Looking ahead to the next season, two of my orchestral works referencing aspects of Australian Aboriginal culture will have performances in locations quite far removed from those origins. Pearl, Ochre, Hair String (2010) will be presented on 17 March 2012 by the BBC Scottish Symphony Orchestra conducted by Otto Tausk at Glasgow City Halls as part of BBC Hear and Now. Bayern-Alpha tv with Peider Defilla made a documentary film about the premiere by the Bavarian Radio Orchestra in Munich last July 2010.
The Compass (2006) will be performed on 2, 3 & 4 July 2012 by the Städtisches Orchester Bremerhaven conducted by Stephan Teztlaff with soloists Carin Levine (flute) and William Barton (didgeridoo), and is also programmed in the 2012-13 season of the Orchestre National de Lille conducted by Philippe Danel (making that the 16th performance of the work).
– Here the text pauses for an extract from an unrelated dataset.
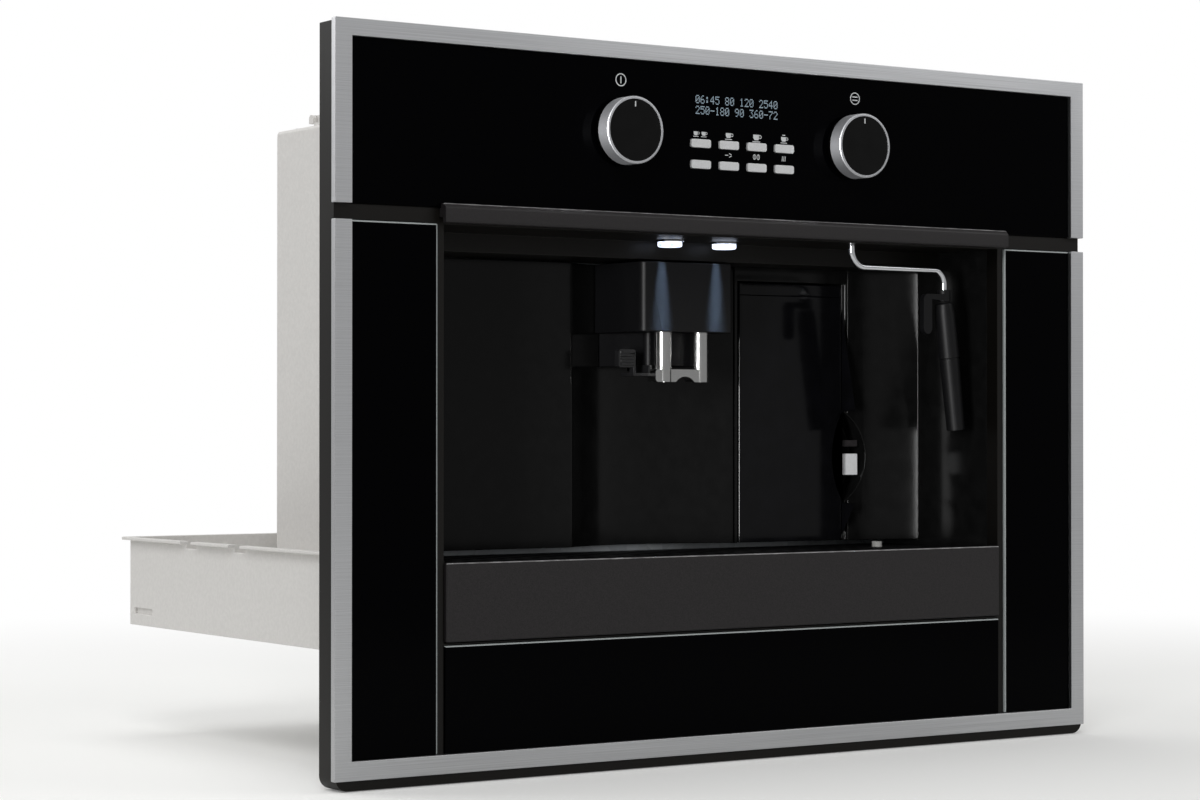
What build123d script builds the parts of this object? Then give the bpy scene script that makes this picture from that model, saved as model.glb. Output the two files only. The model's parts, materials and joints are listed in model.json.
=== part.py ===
from build123d import *
import os
from math import cos, radians, sin, sqrt, tan

# Built-in coffee machine, in millimetres.
# Origin: bottom centre of the front moulding's rear face, the plane that meets the cabinet's edges.
# +X is right as seen from the front, +Y goes into the cabinet, +Z is up, and the front faces -Y.

# ---- Fits that many pieces share ----
PANEL_GAP = 0.3            # between panels and pieces of different bodies
SEAT_GAP = 0.2             # under a piece that slides or turns on its seat
RUN_FIT = 0.05             # radial clearance of a shaft in its bore
PLATE = 2.0                # casing and chassis sheet
MOULD_WALL = 2.5           # wall of the moulded recess parts

# ---- Front surround ----
FRONT_WIDTH = 595.0
FRONT_HEIGHT = 455.0
FRONT_THICKNESS = 22.0
LIP_HEIGHT = 6.0           # black lip below the steel
STEEL_SHEET = 1.2
STEEL_SIDE_BORDER = 11.5
STEEL_TOP_BORDER = 10.3
STEEL_RETURN = 5.0
GLASS_SETBACK = 2.5        # the glass lies this far behind the steel face
GLASS_THICKNESS = 3.0
GLASS_REBATE = 1.5
GLASS_EDGE = 0.4
WEB = 2.5                  # moulding behind the glass
RIM = 4.0
RIB = 3.0
RIB_SETBACK = 1.0          # inner ribs stop short of the cabinet plane
PILLAR_CELLS = 5
MOULDING_CORNER = 8.0
PANEL_HEIGHT = 98.7        # glass above the black band, which parts the two steel trims
BAND_HEIGHT = 9.5

# ---- Handle strip ----
STRIP_LAP = 3.5            # of the strip past each side of the recess
STRIP_PROUD = 4.0
STRIP_LIP = 2.5
STRIP_BEVEL = 2.4
STRIP_GROOVE = 3.7
STRIP_SOFT = 1.0           # bevels of the lower front edge

# ---- Recess ----
PILLAR_GLASS = 60.0        # width of each pillar's glass
RECESS_DROP = 0.5          # the recess ends this far below the band
RECESS_BOTTOM = 84.0
PILLAR_RIB = 5.0           # moulding left between the recess and the pillar glass
LINER_START = -7.0
LINER_END = 104.0
STEP_DEPTH = 43.0          # where the ceiling steps down
STEP_DROP = 12.0
BACK_PLANE = 80.0          # front plane of the service door and the tank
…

The Compass has been heard live in Sydney, Munich, Venice, Paris, Verona, Modena, Rome, Turin, Naples, Merano, then next in Bremerhaven and Lille. Pearl, Ochre, Hair String has been presented in Munich, Perth and next in Glasgow. I’ve been reflecting on aspects of ‘reception history’, that is, how an audience’s cultural background and life experiences provide frameworks that shape their interpretation of a work’s meaning or informs the degree of resonance that is created in an encounter with new work. I wonder what it means that the location where both of these orchestral works have been perhaps most warmly received, has been in Munich.